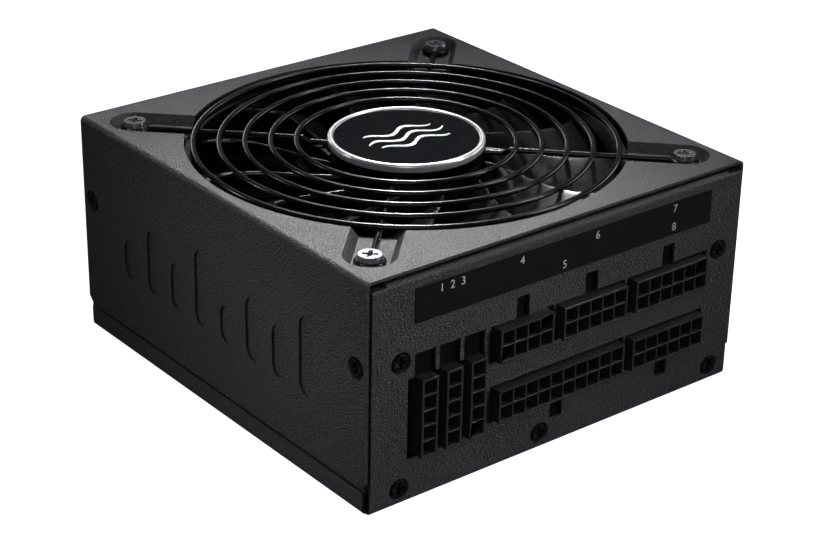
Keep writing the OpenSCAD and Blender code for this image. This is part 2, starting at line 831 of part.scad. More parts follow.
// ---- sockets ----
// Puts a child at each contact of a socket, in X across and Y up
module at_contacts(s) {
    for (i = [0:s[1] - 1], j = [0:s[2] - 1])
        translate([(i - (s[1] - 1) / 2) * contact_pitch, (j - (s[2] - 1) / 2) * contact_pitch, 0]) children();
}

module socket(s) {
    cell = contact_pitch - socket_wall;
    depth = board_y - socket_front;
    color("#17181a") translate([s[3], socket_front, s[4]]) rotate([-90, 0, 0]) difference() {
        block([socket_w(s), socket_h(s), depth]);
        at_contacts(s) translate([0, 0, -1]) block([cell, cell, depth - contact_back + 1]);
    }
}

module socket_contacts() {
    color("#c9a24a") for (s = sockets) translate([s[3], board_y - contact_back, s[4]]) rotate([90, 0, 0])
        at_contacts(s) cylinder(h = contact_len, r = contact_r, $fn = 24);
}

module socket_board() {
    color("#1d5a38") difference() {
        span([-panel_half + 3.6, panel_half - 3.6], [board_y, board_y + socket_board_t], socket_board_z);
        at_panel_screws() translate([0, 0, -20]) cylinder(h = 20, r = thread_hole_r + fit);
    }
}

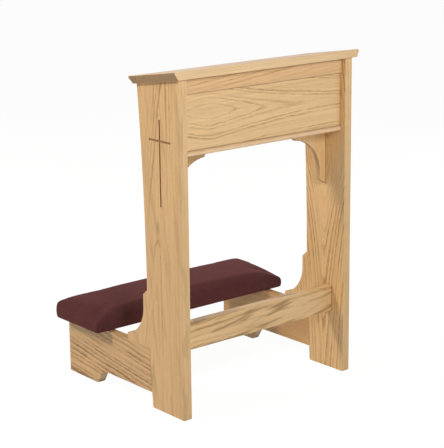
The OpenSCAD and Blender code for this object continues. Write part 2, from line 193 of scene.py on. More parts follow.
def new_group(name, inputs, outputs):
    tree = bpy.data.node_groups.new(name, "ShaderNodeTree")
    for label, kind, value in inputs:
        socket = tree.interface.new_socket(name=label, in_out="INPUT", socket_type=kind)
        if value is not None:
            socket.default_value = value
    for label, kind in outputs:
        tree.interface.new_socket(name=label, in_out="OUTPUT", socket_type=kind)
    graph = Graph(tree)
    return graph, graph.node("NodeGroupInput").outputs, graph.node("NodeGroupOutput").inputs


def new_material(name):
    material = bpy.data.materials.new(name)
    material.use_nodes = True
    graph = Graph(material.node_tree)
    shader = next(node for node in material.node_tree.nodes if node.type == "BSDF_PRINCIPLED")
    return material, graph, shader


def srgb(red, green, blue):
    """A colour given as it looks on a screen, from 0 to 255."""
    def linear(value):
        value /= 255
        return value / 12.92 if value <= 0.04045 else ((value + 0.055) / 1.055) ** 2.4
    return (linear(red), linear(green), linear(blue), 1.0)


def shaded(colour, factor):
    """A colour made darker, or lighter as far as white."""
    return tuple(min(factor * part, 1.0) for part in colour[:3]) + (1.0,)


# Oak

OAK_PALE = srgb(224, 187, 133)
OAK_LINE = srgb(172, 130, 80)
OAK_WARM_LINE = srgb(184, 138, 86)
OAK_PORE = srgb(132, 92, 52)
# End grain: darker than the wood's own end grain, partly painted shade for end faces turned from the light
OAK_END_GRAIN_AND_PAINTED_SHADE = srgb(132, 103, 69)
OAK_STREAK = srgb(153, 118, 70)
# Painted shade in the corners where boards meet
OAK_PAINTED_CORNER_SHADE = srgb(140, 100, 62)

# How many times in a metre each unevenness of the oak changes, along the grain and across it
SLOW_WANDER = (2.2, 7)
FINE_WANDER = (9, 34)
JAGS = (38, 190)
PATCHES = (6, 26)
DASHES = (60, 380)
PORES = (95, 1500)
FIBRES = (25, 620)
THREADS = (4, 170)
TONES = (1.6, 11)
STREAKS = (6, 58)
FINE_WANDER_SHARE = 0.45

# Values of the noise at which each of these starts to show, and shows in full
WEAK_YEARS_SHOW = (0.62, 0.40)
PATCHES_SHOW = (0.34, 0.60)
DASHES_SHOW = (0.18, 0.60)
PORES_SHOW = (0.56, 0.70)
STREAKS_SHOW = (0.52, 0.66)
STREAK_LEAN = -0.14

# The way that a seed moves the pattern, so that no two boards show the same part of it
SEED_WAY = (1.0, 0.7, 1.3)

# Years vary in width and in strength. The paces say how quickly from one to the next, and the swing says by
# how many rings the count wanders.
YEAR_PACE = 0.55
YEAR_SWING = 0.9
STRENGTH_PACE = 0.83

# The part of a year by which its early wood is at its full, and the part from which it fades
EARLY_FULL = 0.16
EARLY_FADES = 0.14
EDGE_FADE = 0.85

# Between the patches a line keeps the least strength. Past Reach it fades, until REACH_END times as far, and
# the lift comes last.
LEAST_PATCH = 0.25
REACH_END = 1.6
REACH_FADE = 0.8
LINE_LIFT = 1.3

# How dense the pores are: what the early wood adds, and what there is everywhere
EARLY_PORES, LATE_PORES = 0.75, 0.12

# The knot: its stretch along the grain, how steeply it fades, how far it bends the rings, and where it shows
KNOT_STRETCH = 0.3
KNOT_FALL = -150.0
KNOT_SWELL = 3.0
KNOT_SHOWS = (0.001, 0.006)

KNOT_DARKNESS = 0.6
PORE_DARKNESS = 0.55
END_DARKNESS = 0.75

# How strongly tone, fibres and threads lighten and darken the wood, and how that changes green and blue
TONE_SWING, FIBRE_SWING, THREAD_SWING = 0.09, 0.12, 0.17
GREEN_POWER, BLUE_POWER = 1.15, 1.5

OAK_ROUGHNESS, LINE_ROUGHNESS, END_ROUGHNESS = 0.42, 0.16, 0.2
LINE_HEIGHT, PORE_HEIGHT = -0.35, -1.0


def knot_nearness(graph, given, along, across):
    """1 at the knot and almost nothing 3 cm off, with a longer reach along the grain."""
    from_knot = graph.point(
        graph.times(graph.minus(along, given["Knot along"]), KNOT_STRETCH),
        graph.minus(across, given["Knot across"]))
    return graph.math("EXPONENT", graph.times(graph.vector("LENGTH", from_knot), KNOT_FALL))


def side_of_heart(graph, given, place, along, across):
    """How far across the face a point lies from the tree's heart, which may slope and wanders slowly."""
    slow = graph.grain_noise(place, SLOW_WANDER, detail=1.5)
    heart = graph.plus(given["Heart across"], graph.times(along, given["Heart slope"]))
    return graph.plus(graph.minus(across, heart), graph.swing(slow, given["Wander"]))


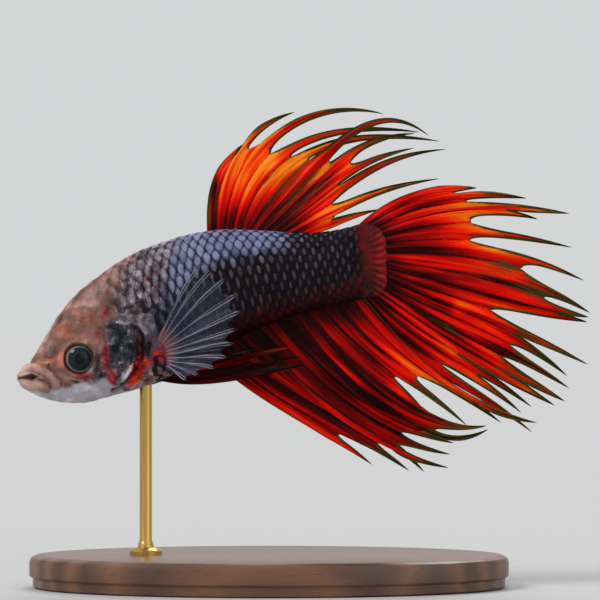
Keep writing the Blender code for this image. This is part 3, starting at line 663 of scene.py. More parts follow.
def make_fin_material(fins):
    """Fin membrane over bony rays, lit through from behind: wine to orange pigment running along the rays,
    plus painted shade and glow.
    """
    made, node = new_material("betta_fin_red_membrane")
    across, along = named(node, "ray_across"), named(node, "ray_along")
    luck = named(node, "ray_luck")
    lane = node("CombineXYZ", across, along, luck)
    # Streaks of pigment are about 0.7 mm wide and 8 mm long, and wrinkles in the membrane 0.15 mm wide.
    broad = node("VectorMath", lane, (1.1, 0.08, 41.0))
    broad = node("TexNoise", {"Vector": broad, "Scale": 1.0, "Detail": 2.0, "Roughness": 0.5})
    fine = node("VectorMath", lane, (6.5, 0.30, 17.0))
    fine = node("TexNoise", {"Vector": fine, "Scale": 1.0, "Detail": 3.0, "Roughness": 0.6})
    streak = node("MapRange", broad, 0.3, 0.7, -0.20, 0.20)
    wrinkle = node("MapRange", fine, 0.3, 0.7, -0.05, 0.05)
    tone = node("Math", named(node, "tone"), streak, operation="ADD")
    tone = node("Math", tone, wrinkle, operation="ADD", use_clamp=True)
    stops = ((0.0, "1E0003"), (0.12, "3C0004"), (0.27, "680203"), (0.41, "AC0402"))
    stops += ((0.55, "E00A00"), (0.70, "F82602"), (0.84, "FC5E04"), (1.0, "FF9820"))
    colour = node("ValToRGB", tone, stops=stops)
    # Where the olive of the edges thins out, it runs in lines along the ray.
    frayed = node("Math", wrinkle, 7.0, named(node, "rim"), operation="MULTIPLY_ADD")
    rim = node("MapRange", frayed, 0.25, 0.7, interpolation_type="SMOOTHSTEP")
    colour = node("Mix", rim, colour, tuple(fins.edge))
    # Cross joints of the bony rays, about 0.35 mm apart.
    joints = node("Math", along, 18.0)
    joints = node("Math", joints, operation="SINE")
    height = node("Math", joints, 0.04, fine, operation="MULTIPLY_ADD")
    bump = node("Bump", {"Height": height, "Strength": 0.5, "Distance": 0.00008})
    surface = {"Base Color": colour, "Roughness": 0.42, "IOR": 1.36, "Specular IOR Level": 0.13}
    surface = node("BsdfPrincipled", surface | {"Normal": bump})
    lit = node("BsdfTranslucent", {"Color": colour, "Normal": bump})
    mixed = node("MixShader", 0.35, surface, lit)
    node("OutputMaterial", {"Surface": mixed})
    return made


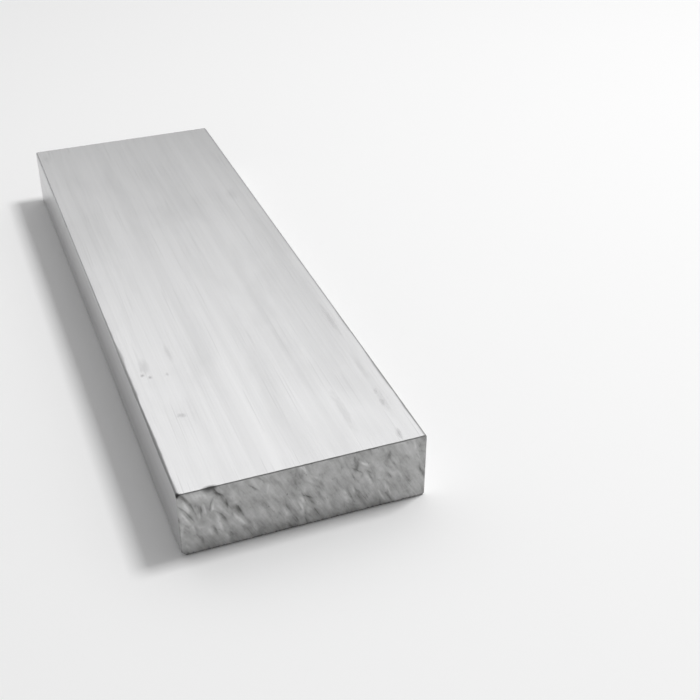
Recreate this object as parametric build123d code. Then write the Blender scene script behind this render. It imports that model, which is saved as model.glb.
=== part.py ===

[DIRECTIONS FOR THIS TASK]
Repeat only the stretch of lines that begins at the line containing "Recreate this object" and ends at the last line above, both included.

[SOLUTION TO THIS TASK]
Recreate this object as parametric build123d code. Then write the Blender scene script behind this render. It imports that model, which is saved as model.glb.
=== part.py ===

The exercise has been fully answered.